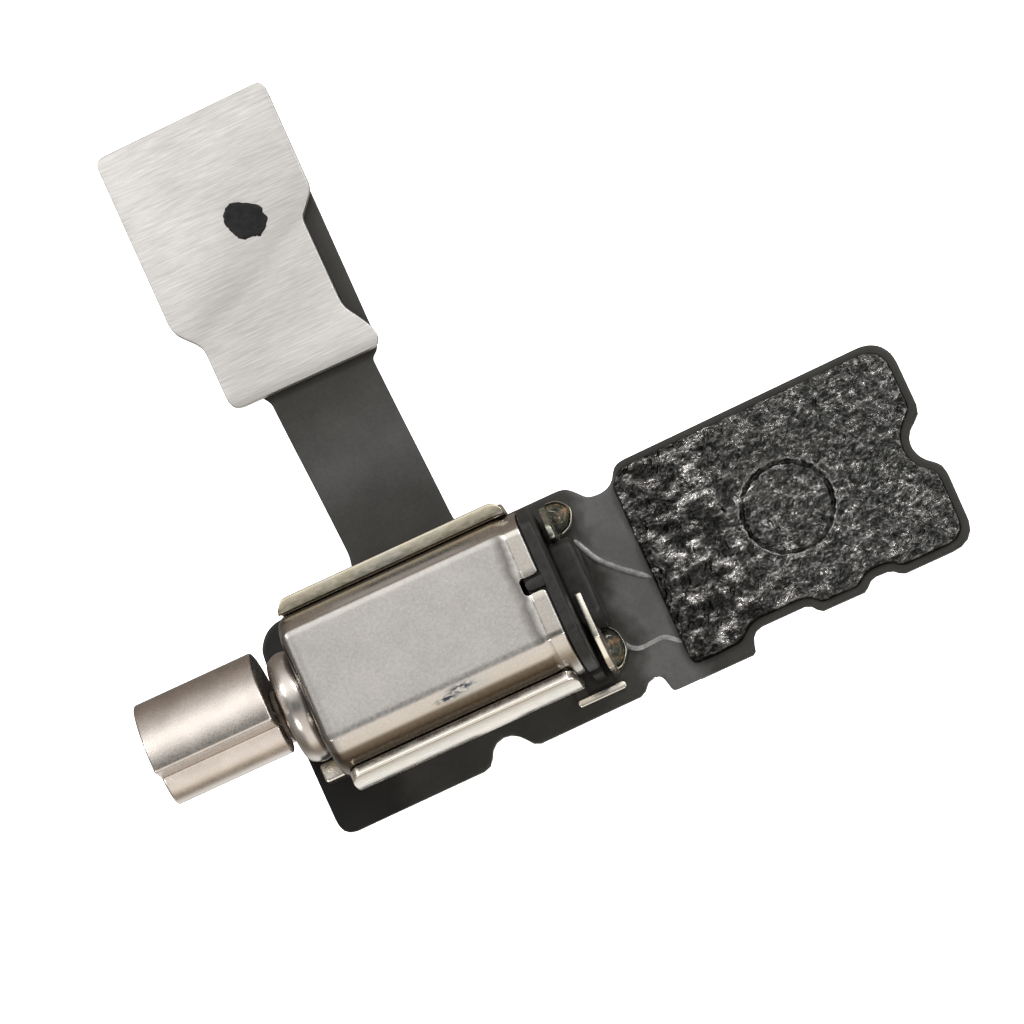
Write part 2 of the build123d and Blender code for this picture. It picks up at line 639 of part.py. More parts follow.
# Inspection dot of black ink on the plate.
with BuildPart() as ink_mark:
    with BuildSketch(Plane.XY.offset(Z_END + FLEX_T + 0.04 + PLATE_T)):
        with BuildLine():
            Polyline(
                (-0.72, 11.59), (-0.64, 11.80), (-0.50, 11.92), (-0.36, 11.96), (-0.12, 11.84), (0.08, 11.72),
                (0.27, 11.56), (0.22, 11.38), (0.31, 11.27), (0.16, 11.05), (-0.06, 10.88), (-0.16, 10.97),
                (-0.44, 10.98), (-0.56, 11.10), (-0.67, 11.38),
                close=True,
            )
        make_face()
    extrude(amount=0.015)
ink_mark.part.label = "ink_mark"

for piece in (
    motor_can, motor_holder, front_bearing, bearing_tube, magnet, shaft, eccentric_weight, thrust_washer,
    armature_coil, coil_holder, commutator, end_cap, rear_bearing, terminal_pos, terminal_neg, brush_pos,
    brush_neg, solder_pos, solder_neg, flex_base, base_stiffener, base_adhesive, neck_flex, pad_flex,
    pad_stiffener, pad_adhesive, pad_disc, pad_cover, tail_flex, tail_end_flex, plate_adhesive, steel_plate,
    connector_body, connector_contacts, ink_mark,
):
    export_step(piece.part, f"parts/{piece.part.label}.step")
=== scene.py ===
import math
import bmesh
import bpy
import numpy as np
from mathutils import Matrix, Vector


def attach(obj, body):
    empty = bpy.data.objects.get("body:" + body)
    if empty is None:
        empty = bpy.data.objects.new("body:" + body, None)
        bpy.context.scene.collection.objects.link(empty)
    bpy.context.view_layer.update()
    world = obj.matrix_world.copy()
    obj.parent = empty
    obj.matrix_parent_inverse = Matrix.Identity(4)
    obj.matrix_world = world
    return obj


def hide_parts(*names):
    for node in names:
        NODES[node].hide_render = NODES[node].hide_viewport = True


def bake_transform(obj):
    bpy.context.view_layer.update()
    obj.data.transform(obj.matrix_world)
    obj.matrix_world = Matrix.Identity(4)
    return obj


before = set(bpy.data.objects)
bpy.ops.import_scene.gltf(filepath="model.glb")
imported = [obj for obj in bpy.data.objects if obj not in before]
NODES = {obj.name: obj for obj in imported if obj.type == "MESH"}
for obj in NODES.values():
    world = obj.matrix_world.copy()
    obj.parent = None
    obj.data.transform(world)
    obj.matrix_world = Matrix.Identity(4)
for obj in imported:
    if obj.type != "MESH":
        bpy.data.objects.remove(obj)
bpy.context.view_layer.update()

MM = 0.001
ZA = 1.89
Z_TOP = 0.18
scene = bpy.context.scene


# ------------------------------------------------------------------ helpers
def link(ob):
    scene.collection.objects.link(ob)
    return ob


def finish_mesh(ob, angle=35.0):
    me = ob.data
    bm = bmesh.new()
    bm.from_mesh(me)
    bmesh.ops.remove_doubles(bm, verts=bm.verts, dist=1e-8)
    bmesh.ops.recalc_face_normals(bm, faces=bm.faces)
    bm.to_mesh(me)
    bm.free()
    me.shade_smooth()
    me.set_sharp_from_angle(angle=math.radians(angle))
    return ob


def mesh_obj(name, verts, faces, mat=None, angle=35.0, clean=True):
    me = bpy.data.meshes.new(name)
    me.from_pydata([(x * MM, y * MM, z * MM) for x, y, z in verts], [], [tuple(f) for f in faces])
    me.validate()
    me.update()
    ob = link(bpy.data.objects.new(name, me))
    if clean:
        finish_mesh(ob, angle)
    if mat:
        me.materials.append(mat)
    return ob


def apply_mods(ob):
    dg = bpy.context.evaluated_depsgraph_get()
    new = bpy.data.meshes.new_from_object(ob.evaluated_get(dg))
    ob.modifiers.clear()
    old = ob.data
    ob.data = new
    bpy.data.meshes.remove(old)
    return ob


def bevel(ob, width, segs=3, angle=40.0, sharp=35.0):
    m = ob.modifiers.new("b", "BEVEL")
    m.width = width * MM
    m.segments = segs
    m.limit_method = "ANGLE"
    m.angle_limit = math.radians(angle)
    m.use_clamp_overlap = True
    m.miter_outer = "MITER_ARC"
    m.harden_normals = False
    apply_mods(ob)
    return finish_mesh(ob, sharp)


def cut(ob, cutter, sharp=35.0, op="DIFFERENCE"):
    m = ob.modifiers.new("c", "BOOLEAN")
    m.operation = op
    m.solver = "EXACT"
    m.object = cutter
    apply_mods(ob)
    bpy.data.objects.remove(cutter)
    return finish_mesh(ob, sharp)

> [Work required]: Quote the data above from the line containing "for piece in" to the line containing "before = set(bpy.data.objects)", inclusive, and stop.

> [Complete answer]:
for piece in (
    motor_can, motor_holder, front_bearing, bearing_tube, magnet, shaft, eccentric_weight, thrust_washer,
    armature_coil, coil_holder, commutator, end_cap, rear_bearing, terminal_pos, terminal_neg, brush_pos,
    brush_neg, solder_pos, solder_neg, flex_base, base_stiffener, base_adhesive, neck_flex, pad_flex,
    pad_stiffener, pad_adhesive, pad_disc, pad_cover, tail_flex, tail_end_flex, plate_adhesive, steel_plate,
    connector_body, connector_contacts, ink_mark,
):
    export_step(piece.part, f"parts/{piece.part.label}.step")
=== scene.py ===
import math
import bmesh
import bpy
import numpy as np
from mathutils import Matrix, Vector


def attach(obj, body):
    empty = bpy.data.objects.get("body:" + body)
    if empty is None:
        empty = bpy.data.objects.new("body:" + body, None)
        bpy.context.scene.collection.objects.link(empty)
    bpy.context.view_layer.update()
    world = obj.matrix_world.copy()
    obj.parent = empty
    obj.matrix_parent_inverse = Matrix.Identity(4)
    obj.matrix_world = world
    return obj


def hide_parts(*names):
    for node in names:
        NODES[node].hide_render = NODES[node].hide_viewport = True


def bake_transform(obj):
    bpy.context.view_layer.update()
    obj.data.transform(obj.matrix_world)
    obj.matrix_world = Matrix.Identity(4)
    return obj


before = set(bpy.data.objects)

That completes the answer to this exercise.